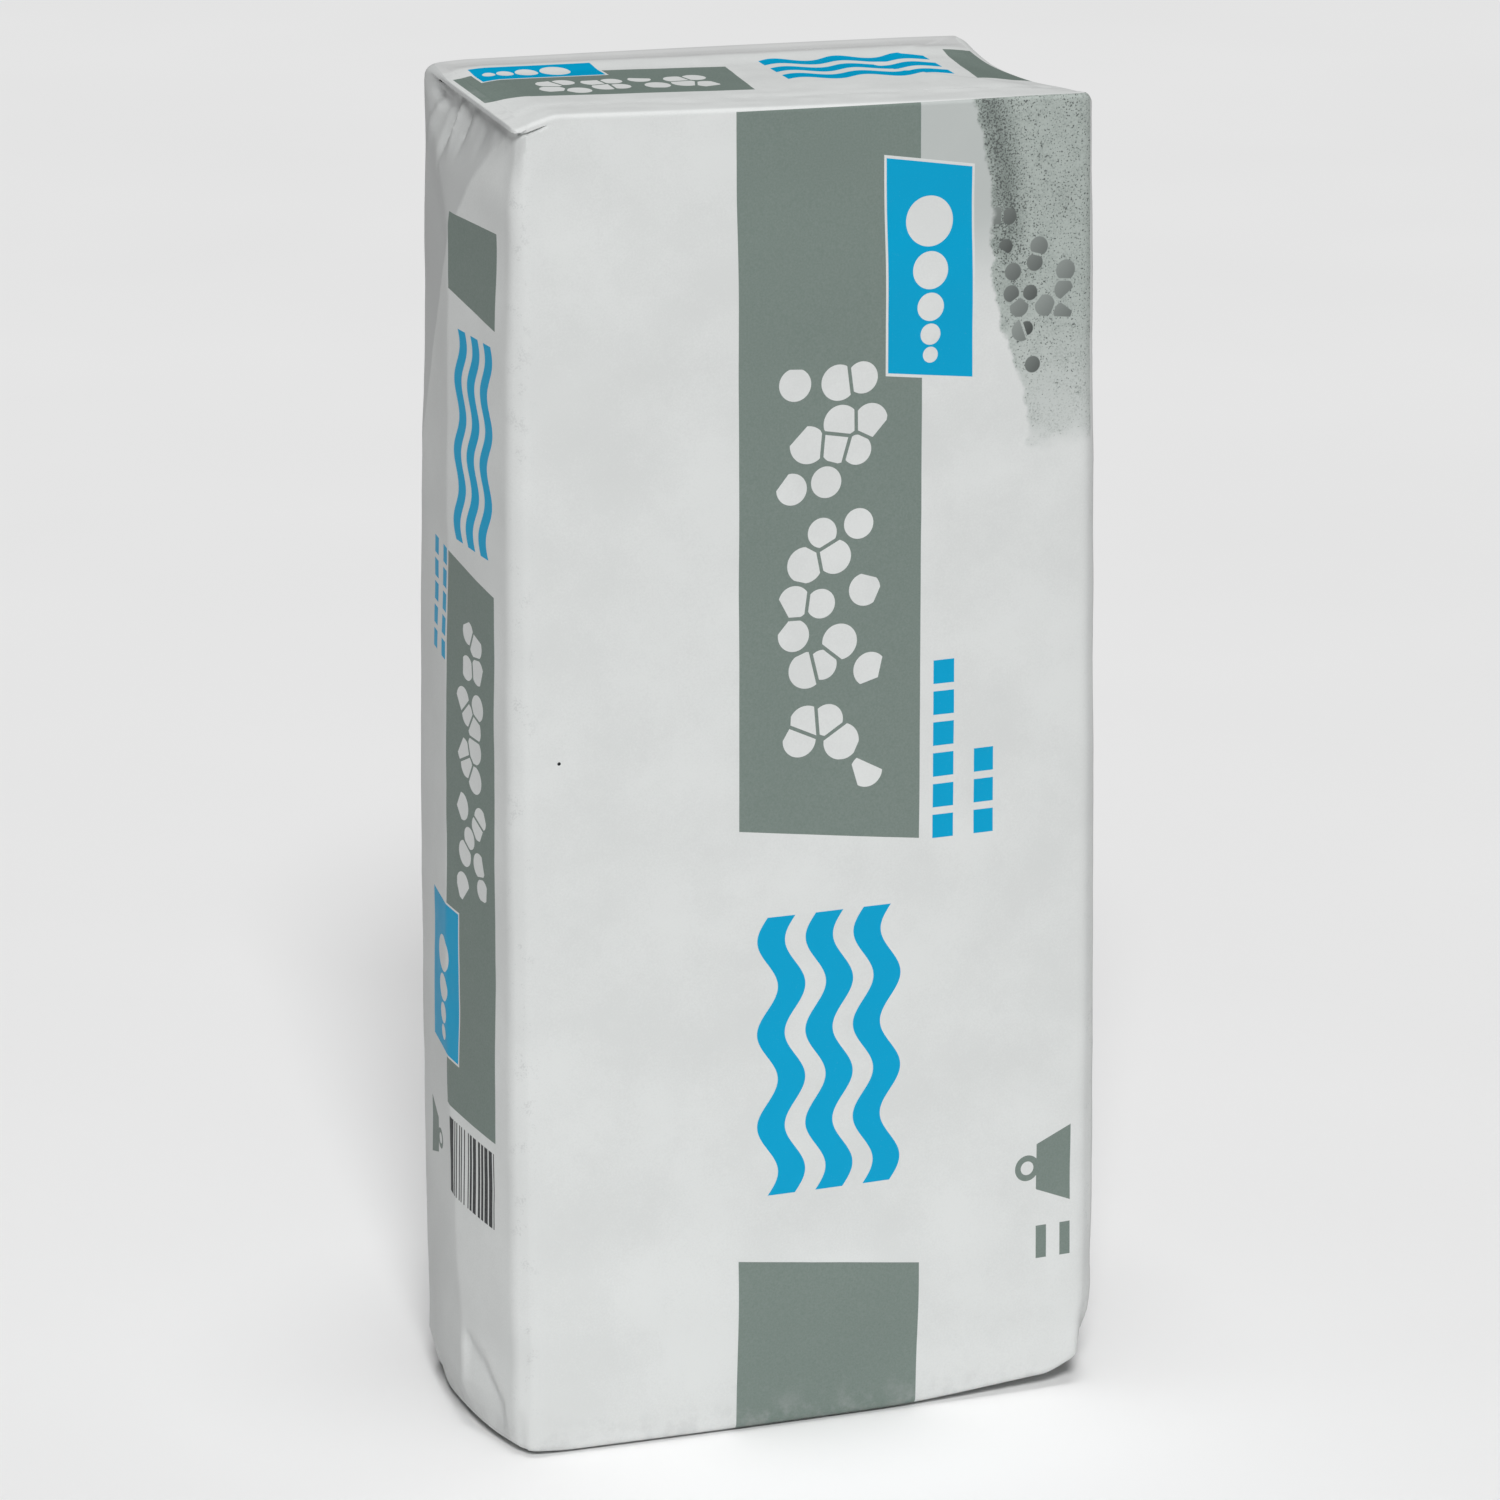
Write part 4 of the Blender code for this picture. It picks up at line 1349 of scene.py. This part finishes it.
def concrete_picture(noises, x, z):
    """(mask, colour) of the picture of concrete."""
    wobble = noises.patches - 0.5
    below_top = PICTURE_TOP - z
    foot = (z - PICTURE_FOOT + wobble * 0.010).rise(0.0, 0.012)
    mask = foot * (x > FRONT_BAND_X[1]) * (z < on_line(x, FRONT_TOP_EDGE))
    line = LINE_X + below_top * LINE_SLANT + LINE_BEND * (below_top * 60.0).wave()
    from_line = x - line + wobble * 0.008 + (noises.blotches - 0.5) * 0.012
    beyond = from_line.rise(0.0, 0.0025)
    low = 1.0 - z.rise(0.400, 0.470)
    zone = (1.0 - abs(from_line - 0.0085) * 90.0).most(0.0) * z.rise(0.460, 0.495)
    ground = 0.18 + zone + 1.6 * (noises.fibres - 0.5) + 1.2 * wobble - 0.20 * low
    speck = (noises.fibres - (0.62 - 0.12 * zone + 0.08 * low)).rise(0.0, 0.06)
    sand = ground.most(0.0).least(1.0).colour(low.colour(SAND_LIGHT, SAND_PALE), SAND_MID)
    sand = speck.colour(sand, SAND_DARK)
    stones, tone = scattered_stones(x, z)
    sand = stones.colour(sand, tone.colour(STONE_DARK, STONE_LIGHT))
    wash = z.rise(0.455, 0.500)
    return mask * beyond.most(wash), beyond.colour(WASH_GREY, sand)


print("picture mm high", round((PICTURE_TOP - PICTURE_FOOT) * 1000, 1))

# %% [markdown]
# ## Paper
#
# The sack paper is a bleached, lightly coated kraft. Close up it has short fibres, from further
# away faint blotches, and it scuffs grey where it rubs on other sacks. The fibres and the soft
# crumple go to a Bump node in metres; the larger dents are already in the mesh.

# %% Paper finish
PAPER_LIGHT = tuple(1.025 * value for value in PAPER_WHITE) + (1.0,)
PAPER_DARK = tuple(0.955 * value for value in PAPER_WHITE) + (1.0,)
# Grey of the painted shade on the top's back fold behind the ridge.
SHADE_BEHIND_RIDGE = (0.560, 0.560, 0.560, 1.0)
SOILED_PAPER = (0.560, 0.565, 0.555, 1.0)
PAPER_NOISES = {"fibres": (1300.0, 1.0, 0.6), "patches": (130.0, 3.0, 0.6), "blotches": (26.0, 1.0)}
CRUMPLE = 0.00022
SLEEVE_CRUMPLE = 0.00010
FIBRE_RELIEF = 0.000012


class PaperNoise:
    """The three noises that all effects on one paper share: fibres, patches and broad blotches."""

    def __init__(self, place):
        for name, settings in PAPER_NOISES.items():
            setattr(self, name, place.noise(*settings))


def paper_ground(noises, light, dark):
    """Bare paper: fibres and faint blotches between two tones."""
    mottle = noises.blotches * 0.5 + noises.patches * 0.2 + noises.fibres * 0.3
    return mottle.rise(0.36, 0.64).colour(dark, light)


def finish_paper(shader, place, noises, colour, inked, crumple=CRUMPLE):
    """Connects a paper's colour, gloss and relief; printed paper is a little glossier."""
    plug(colour, shader.inputs["Base Color"])
    plug(0.50 - 0.10 * inked + 0.16 * noises.patches, shader.inputs["Roughness"])
    height = (place.noise(38.0, 2.0) - 0.5) * crumple + (noises.patches - 0.5) * (crumple * 0.22)
    height = height + (noises.fibres - 0.5) * FIBRE_RELIEF
    sockets = {"Strength": 1.0, "Distance": 1.0, "Height": height}
    plug(place.node("ShaderNodeBump", {}, sockets), shader.inputs["Normal"])
    shader.inputs["IOR"].default_value = 1.45
    shader.inputs["Specular IOR Level"].default_value = 0.15


def start_paper(name):
    """A material whose colour is still bare paper: (material, shader, place, noises, colour)."""
    material, shader, place = start_material(name)
    noises = PaperNoise(place)
    return material, shader, place, noises, paper_ground(noises, PAPER_LIGHT, PAPER_DARK)


print("paper tones", [round(value, 3) for value in PAPER_LIGHT[:3] + PAPER_DARK[:3]])

# %% [markdown]
# Ink sinks into paper unevenly, and sacks come dusty from the filling nozzle and rub on each other
# on the pallet. The narrow side under the lip also gets painted shade: its upper triangle and its
# upper rear are darkened in colour. All are masks over the same noises, so they agree from one
# region to the next.

# %% Ink, wear and painted shade
INK_STRENGTHS = (0.99, 1.05)
THIN_INK = 0.10
MOUTH_DUST_X = -0.1185
LIP_SHADE_FRONT_Y = -0.0650
LIP_SHADE_TOP = 0.0059
LIP_SHADE_SLANT = 0.691
LIP_SHADE_BEND = 10.2


def soft_ink(mask, noises, strength):
    """Ink with the thin places that a press leaves."""
    return mask * (strength - THIN_INK + 0.14 * noises.fibres)


def print_inks(colour, masks, noises):
    for mask, strength, ink in zip(masks, INK_STRENGTHS, (BAND_GREEN, BOX_BLUE)):
        colour = soft_ink(mask, noises, strength).colour(colour, ink)
    return colour


def painted_lip_shade(y, z, noises):
    """Painted shade below the lip on the narrow side, down to the slanted crease."""
    drop = HEIGHT - z
    from_front = y - LIP_SHADE_FRONT_Y
    crease = LIP_SHADE_TOP + LIP_SHADE_SLANT * from_front + LIP_SHADE_BEND * from_front * (y + 0.0200)
    lip_shade = (crease - drop + (noises.patches - 0.5) * 0.006).rise(0.0, 0.005)
    lip_shade = lip_shade * (1.0 - drop.rise(0.070, 0.260))
    return lip_shade * (1.0 - y.rise(0.045, 0.058)) * (0.36 + 0.20 * noises.blotches)


def wear(colour, place, noises):
    """Scuffs on the upright edges, dust at the foot and dust under the mouth of the valve."""
    x, y, z = place.parts()
    rubbed = abs(x).rise(0.112, 0.124) * abs(y).rise(0.048, 0.060)
    scuffs = rubbed * (noises.patches * 0.6 + noises.fibres * 0.4).rise(0.54, 0.66) * 0.35
    foot_dust = (1.0 - z.rise(0.001, 0.022)) * noises.patches.rise(0.42, 0.70) * 0.30
    mouth_dust = (x < MOUTH_DUST_X) * z.rise(0.520, 0.546) * noises.patches.rise(0.45, 0.72) * 0.25
    return either(scuffs, foot_dust, mouth_dust).colour(colour, DUST_AND_SHADE_GREY)


def printed_top(colour, place, noises):
    """(colour, inks) of the top and of the strip on it, with painted shade on the back fold."""
    x, y, _ = place.parts()
    inks = top_print(x, y)
    # Painted shade: the back fold behind the ridge is greyed as if turned away from the light.
    shaded_behind = (y - BACK_RIDGE_Y + (noises.patches - 0.5) * 0.008).rise(0.0, 0.003)
    return print_inks((shaded_behind * 0.55).colour(colour, SHADE_BEHIND_RIDGE), inks, noises), inks


print("ink strengths", INK_STRENGTHS)

# %% [markdown]
# The skin gets one paper for each region, so that every point works out only its own print: the
# broad faces, the narrow sides, the top, and the bare foot. All four start and end alike, so no
# seam shows where they meet at the rounded edges.

# %% Printed sack papers
PRINT_SPECKS = ((-0.1081, 0.2896), (0.1213, 0.2866))
SPECK_RADIUS = 0.0007

face_paper, shader, place, noises, colour = start_paper("printed_face_paper")
x, y, z = place.parts()
on_front = y < 0.0
inks = front_print(x * (on_front * 2.0 - 1.0), z)
picture, concrete = concrete_picture(noises, x, z)
boxed = front_box(x, z)[0]
colour = (picture * on_front * (1.0 - boxed) * 0.96).colour(colour, concrete)
colour = wear(print_inks(colour, inks, noises), place, noises)
specks = either(*[disc(x, z, speck, SPECK_RADIUS) for speck in PRINT_SPECKS]) * on_front
finish_paper(shader, place, noises, specks.colour(colour, BAR_BLACK), either(*inks))

side_paper, shader, place, noises, colour = start_paper("printed_side_paper")
x, y, z = place.parts()
on_left = x < 0.0
inks = side_print(y * (on_left * 2.0 - 1.0), z)
colour = wear(print_inks(colour, inks, noises), place, noises)
colour = soft_ink(till_bars(y, z) * on_left, noises, 0.97).colour(colour, BAR_BLACK)
# Painted shade: the side's upper triangle under the lip and its upper rear are darkened in colour.
colour = (painted_lip_shade(y, z, noises) * on_left * (1.0 - inks[0])).colour(colour, DUST_AND_SHADE_GREY)
finish_paper(shader, place, noises, colour, either(*inks))

top_paper, shader, place, noises, colour = start_paper("printed_top_paper")
colour, inks = printed_top(colour, place, noises)
finish_paper(shader, place, noises, wear(colour, place, noises), either(*inks))

foot_paper, shader, place, noises, colour = start_paper("bare_foot_paper")
finish_paper(shader, place, noises, wear(colour, place, noises), noises.patches * 0.2)

for paper in (face_paper, side_paper, top_paper, foot_paper):
    skin.data.materials.append(paper)
    print(paper.name, "nodes", len(paper.node_tree.nodes))
skin.data.polygons.foreach_set("material_index", skin_regions(across, along, len(rings)))
skin.data.update()

# %% [markdown]
# The strips are cut from the same papers: the top one carries the top's print, and the bottom one
# is bare and picks up dirt from the floor. The sleeve is plain brown kraft, whose fibres run along
# the tube, so the noise is stretched that way.

# %% Strip and sleeve papers
KRAFT_DARK = (0.270, 0.180, 0.100, 1.0)
KRAFT_LIGHT = (0.420, 0.300, 0.185, 1.0)

strip_paper, shader, place, noises, colour = start_paper("top_strip_paper")
colour, inks = printed_top(colour, place, noises)
finish_paper(shader, place, noises, colour, either(*inks))
top_strip.data.materials.append(strip_paper)

soiled_paper, shader, place = start_material("bottom_strip_paper")
noises = PaperNoise(place)
dirt = noises.patches.rise(0.48, 0.72) * 0.5
colour = dirt.colour(paper_ground(noises, PAPER_DARK, SOILED_PAPER), DUST_AND_SHADE_GREY)
finish_paper(shader, place, noises, colour, dirt)
bottom_strip.data.materials.append(soiled_paper)

sleeve_paper, shader, place = start_material("brown_sleeve_paper")
x, y, z = place.parts()
noises = PaperNoise(place)
stretched = place.node("ShaderNodeCombineXYZ", {}, {0: x * 0.15, 1: y, 2: z})
noises.fibres = stretched.noise(900.0, 3.0, 0.65)
colour = noises.fibres.rise(0.35, 0.65).colour(KRAFT_DARK, KRAFT_LIGHT)
dusty = (1.0 - (x + 0.1203).rise(0.0, 0.012)) * noises.patches.rise(0.45, 0.7) * 0.5
finish_paper(shader, place, noises, dusty.colour(colour, DUST_AND_SHADE_GREY), dusty, SLEEVE_CRUMPLE)
sleeve.data.materials.append(sleeve_paper)
for paper in (strip_paper, soiled_paper, sleeve_paper):
    print(paper.name, "nodes", len(paper.node_tree.nodes))

# %% [markdown]
# ## Floor and light
#
# The photograph is a plain studio shot on a pale floor. The front is brightest, the top a little
# less so, and the narrow side darker, so two wide distant lights do: one high in front of the
# broad face, a little to its left, and one overhead. Lamps close to the sack would leave the far
# floor dark.

# %% Stage
FLOOR_Z = -0.0002
FLOOR_TONES = ((0.86, 0.86, 0.86, 1.0), (0.90, 0.90, 0.90, 1.0))

floor_mesh = bpy.data.meshes.new("studio_floor")
corners = [(x, y, FLOOR_Z) for x, y in ((-9, -9), (9, -9), (9, 9), (-9, 9))]
floor_mesh.from_pydata(corners, [], [(0, 1, 2, 3)])
studio_floor = add_object("studio_floor", floor_mesh)
studio_floor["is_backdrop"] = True
floor_paint, shader, place = start_material("studio_floor_paint")
plug(place.noise(3.0, 2.0).colour(*FLOOR_TONES), shader.inputs["Base Color"])
shader.inputs["Roughness"].default_value = 0.9
floor_mesh.materials.append(floor_paint)

surroundings = bpy.data.worlds.new("studio")
surroundings.use_nodes = True
sky = surroundings.node_tree.nodes["Background"]
sky.inputs["Color"].default_value = (1.0, 1.0, 1.0, 1.0)
sky.inputs["Strength"].default_value = 0.0
bpy.context.scene.world = surroundings
bpy.context.scene.view_settings.view_transform = "Standard"


def wide_light(name, azimuth, elevation, spread, strength):
    """A distant light as wide as spread degrees, whose rays come from an azimuth and elevation."""
    away = direction(azimuth, elevation)
    light = bpy.data.lights.new(name, "SUN")
    light.angle = math.radians(spread)
    light.energy = strength
    lamp = add_object(name, light)
    lamp.location = Vector((0.0, 0.0, HEIGHT / 2.0)) + 2.0 * away
    lamp.rotation_euler = away.to_track_quat("Z", "Y").to_euler()


wide_light("key", -18.0, 40.0, 14.0, 2.27)
wide_light("overhead", 0.0, 86.0, 24.0, 1.41)

# %% [markdown]
# ## Check the size and finish
#
# The skin must keep the size of the solids. The box of everything shown is set against the box of
# the solids, and the difference is printed.

# %% Compare and finish
bpy.context.view_layer.update()
shown_low, shown_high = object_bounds()
grown = (shown_high - shown_low) - (cad_high - cad_low)
print("shown minus solids mm", [round(v * 1000, 2) for v in grown])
● ● ● ●
**Problem statement**
Locate all lines in the listing above with the word "picks". Copy them.

**Full response**
Write part 4 of the Blender code for this picture. It picks up at line 1349 of scene.py. This part finishes it.
# is bare and picks up dirt from the floor. The sleeve is plain brown kraft, whose fibres run along